■ **Written request**
Gather up all lines that carry the word "joints".

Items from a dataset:
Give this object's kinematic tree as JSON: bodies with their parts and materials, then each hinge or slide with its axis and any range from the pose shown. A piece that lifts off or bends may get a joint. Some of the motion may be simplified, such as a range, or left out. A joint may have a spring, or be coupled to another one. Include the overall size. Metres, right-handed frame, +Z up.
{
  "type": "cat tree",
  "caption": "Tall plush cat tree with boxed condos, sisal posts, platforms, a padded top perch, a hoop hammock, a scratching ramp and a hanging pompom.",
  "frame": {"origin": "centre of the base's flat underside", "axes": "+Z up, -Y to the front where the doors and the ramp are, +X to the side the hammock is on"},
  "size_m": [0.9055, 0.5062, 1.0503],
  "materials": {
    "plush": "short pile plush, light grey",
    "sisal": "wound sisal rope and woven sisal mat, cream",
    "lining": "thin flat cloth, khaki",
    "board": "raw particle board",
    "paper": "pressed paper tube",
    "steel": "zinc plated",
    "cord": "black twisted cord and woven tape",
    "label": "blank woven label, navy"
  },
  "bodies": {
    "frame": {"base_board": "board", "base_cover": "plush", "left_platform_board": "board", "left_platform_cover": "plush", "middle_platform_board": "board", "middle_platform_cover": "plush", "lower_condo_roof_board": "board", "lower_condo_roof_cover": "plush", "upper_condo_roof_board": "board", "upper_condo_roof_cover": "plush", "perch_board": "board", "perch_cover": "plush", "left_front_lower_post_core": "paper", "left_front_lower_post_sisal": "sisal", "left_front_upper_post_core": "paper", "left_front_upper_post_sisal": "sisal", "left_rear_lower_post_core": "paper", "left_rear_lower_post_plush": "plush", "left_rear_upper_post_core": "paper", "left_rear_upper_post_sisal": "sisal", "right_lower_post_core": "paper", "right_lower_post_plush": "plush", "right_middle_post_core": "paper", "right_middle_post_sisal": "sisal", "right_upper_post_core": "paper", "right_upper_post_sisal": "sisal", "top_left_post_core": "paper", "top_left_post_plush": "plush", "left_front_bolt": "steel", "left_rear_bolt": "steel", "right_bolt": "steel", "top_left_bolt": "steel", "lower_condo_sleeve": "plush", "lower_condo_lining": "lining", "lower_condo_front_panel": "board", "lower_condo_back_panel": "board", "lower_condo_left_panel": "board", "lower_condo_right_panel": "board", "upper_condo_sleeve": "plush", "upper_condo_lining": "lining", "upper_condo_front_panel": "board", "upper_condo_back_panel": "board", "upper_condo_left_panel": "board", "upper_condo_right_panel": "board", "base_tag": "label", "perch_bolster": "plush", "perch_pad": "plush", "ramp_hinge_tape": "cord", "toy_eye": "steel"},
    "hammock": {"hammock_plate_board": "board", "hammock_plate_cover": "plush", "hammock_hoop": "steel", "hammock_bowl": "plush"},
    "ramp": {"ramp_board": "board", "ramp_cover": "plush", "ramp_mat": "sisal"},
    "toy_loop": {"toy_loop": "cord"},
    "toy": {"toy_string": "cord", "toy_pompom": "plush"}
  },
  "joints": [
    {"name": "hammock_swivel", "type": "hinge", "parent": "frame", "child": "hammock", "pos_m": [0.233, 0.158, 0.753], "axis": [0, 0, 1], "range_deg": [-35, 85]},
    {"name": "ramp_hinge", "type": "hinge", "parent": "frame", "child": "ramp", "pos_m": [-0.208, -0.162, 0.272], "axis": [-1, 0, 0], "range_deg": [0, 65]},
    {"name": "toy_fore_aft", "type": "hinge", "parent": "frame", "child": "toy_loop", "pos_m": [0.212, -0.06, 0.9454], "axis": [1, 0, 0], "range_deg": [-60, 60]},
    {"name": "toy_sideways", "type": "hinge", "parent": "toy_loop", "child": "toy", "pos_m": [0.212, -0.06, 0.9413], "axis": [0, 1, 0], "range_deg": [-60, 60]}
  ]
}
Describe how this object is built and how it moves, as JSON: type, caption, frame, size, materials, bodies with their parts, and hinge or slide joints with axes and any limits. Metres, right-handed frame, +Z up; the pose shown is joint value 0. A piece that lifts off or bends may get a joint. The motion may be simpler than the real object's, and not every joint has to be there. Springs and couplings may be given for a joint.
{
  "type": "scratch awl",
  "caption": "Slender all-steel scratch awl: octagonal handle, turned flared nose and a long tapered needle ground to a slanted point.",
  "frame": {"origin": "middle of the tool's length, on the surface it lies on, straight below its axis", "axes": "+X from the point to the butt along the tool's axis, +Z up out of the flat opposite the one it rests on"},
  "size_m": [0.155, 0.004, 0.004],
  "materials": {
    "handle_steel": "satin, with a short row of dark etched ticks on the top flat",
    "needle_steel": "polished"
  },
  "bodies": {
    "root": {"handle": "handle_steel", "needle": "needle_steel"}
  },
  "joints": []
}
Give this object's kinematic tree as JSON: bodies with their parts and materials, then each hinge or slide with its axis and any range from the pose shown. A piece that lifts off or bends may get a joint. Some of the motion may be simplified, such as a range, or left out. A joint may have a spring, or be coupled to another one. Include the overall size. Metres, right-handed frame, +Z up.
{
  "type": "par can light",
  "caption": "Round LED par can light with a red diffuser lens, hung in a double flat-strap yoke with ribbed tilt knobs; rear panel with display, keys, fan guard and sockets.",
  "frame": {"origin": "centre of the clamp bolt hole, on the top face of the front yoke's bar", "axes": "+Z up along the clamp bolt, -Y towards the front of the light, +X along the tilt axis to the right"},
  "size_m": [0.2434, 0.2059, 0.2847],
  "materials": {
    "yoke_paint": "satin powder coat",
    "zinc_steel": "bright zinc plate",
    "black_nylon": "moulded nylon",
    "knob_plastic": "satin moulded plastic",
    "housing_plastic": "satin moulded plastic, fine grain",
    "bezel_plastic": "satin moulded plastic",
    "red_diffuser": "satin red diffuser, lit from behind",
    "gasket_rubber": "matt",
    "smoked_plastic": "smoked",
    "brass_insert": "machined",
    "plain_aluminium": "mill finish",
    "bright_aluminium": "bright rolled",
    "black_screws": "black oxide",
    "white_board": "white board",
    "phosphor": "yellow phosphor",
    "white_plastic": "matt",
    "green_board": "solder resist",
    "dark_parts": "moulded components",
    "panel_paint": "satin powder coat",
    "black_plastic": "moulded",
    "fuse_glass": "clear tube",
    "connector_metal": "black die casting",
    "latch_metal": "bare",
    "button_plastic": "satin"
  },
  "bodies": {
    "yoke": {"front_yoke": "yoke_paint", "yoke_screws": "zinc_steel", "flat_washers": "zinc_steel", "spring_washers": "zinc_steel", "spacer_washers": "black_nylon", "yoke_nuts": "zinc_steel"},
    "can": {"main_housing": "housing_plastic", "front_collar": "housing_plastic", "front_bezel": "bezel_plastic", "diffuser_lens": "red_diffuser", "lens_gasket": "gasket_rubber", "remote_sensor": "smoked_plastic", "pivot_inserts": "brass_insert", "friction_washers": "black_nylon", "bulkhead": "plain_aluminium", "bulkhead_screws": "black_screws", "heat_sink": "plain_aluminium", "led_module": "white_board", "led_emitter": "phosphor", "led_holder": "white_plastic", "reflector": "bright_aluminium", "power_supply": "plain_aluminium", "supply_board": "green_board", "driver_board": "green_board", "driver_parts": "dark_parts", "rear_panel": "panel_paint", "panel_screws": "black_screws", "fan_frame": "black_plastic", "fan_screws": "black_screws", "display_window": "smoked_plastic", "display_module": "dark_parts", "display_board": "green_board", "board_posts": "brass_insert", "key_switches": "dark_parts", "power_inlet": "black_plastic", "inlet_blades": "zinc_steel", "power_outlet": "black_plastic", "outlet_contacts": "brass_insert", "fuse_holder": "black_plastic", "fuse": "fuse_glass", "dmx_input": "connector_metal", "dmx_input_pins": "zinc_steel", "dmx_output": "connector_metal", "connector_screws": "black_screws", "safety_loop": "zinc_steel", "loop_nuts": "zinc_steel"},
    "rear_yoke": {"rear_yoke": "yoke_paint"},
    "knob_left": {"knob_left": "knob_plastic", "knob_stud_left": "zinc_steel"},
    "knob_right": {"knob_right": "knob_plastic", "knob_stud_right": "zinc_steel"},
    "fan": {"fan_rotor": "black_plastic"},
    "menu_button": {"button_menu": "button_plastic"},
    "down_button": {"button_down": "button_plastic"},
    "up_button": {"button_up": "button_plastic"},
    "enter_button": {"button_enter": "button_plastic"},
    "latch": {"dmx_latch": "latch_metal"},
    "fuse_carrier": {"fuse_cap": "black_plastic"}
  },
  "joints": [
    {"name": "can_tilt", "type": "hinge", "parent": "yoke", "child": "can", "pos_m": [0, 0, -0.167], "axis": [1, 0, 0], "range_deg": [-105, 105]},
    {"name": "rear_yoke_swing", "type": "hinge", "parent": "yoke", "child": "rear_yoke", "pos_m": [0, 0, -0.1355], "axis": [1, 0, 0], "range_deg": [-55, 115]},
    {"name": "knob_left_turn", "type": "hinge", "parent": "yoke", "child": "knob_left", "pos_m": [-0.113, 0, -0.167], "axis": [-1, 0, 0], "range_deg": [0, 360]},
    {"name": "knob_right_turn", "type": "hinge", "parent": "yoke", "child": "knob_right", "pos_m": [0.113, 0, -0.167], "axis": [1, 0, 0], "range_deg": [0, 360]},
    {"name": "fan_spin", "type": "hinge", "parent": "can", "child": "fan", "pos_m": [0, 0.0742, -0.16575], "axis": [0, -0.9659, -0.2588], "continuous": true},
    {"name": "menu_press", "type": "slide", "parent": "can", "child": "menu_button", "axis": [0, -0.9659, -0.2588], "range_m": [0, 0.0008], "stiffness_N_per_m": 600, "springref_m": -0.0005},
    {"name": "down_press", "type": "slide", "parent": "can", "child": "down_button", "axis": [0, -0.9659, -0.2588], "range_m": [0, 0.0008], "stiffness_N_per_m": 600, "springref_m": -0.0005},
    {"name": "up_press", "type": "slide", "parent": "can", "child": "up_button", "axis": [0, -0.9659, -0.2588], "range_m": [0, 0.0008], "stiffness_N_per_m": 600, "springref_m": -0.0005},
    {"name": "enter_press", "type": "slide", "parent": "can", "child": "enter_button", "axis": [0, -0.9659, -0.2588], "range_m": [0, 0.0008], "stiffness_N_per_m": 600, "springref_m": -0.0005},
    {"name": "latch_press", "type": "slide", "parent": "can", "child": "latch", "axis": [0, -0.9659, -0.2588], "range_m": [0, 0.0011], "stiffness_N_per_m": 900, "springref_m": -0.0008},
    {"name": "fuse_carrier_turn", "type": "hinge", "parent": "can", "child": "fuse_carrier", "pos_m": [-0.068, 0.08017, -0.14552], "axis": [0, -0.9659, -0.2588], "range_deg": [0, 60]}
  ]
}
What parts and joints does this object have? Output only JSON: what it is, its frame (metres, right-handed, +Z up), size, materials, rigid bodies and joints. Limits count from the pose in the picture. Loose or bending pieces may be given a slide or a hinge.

■ **Result below**
  "joints": [
Describe how this object is built and how it moves, as JSON: type, caption, frame, size, materials, bodies with their parts, and hinge or slide joints with axes and any limits. Metres, right-handed frame, +Z up; the pose shown is joint value 0. A piece that lifts off or bends may get a joint. The motion may be simpler than the real object's, and not every joint has to be there. Springs and couplings may be given for a joint.
  "joints": []
  "joints": [
What parts and joints does this object have? Output only JSON: what it is, its frame (metres, right-handed, +Z up), size, materials, rigid bodies and joints. Limits count from the pose in the picture. Loose or bending pieces may be given a slide or a hinge.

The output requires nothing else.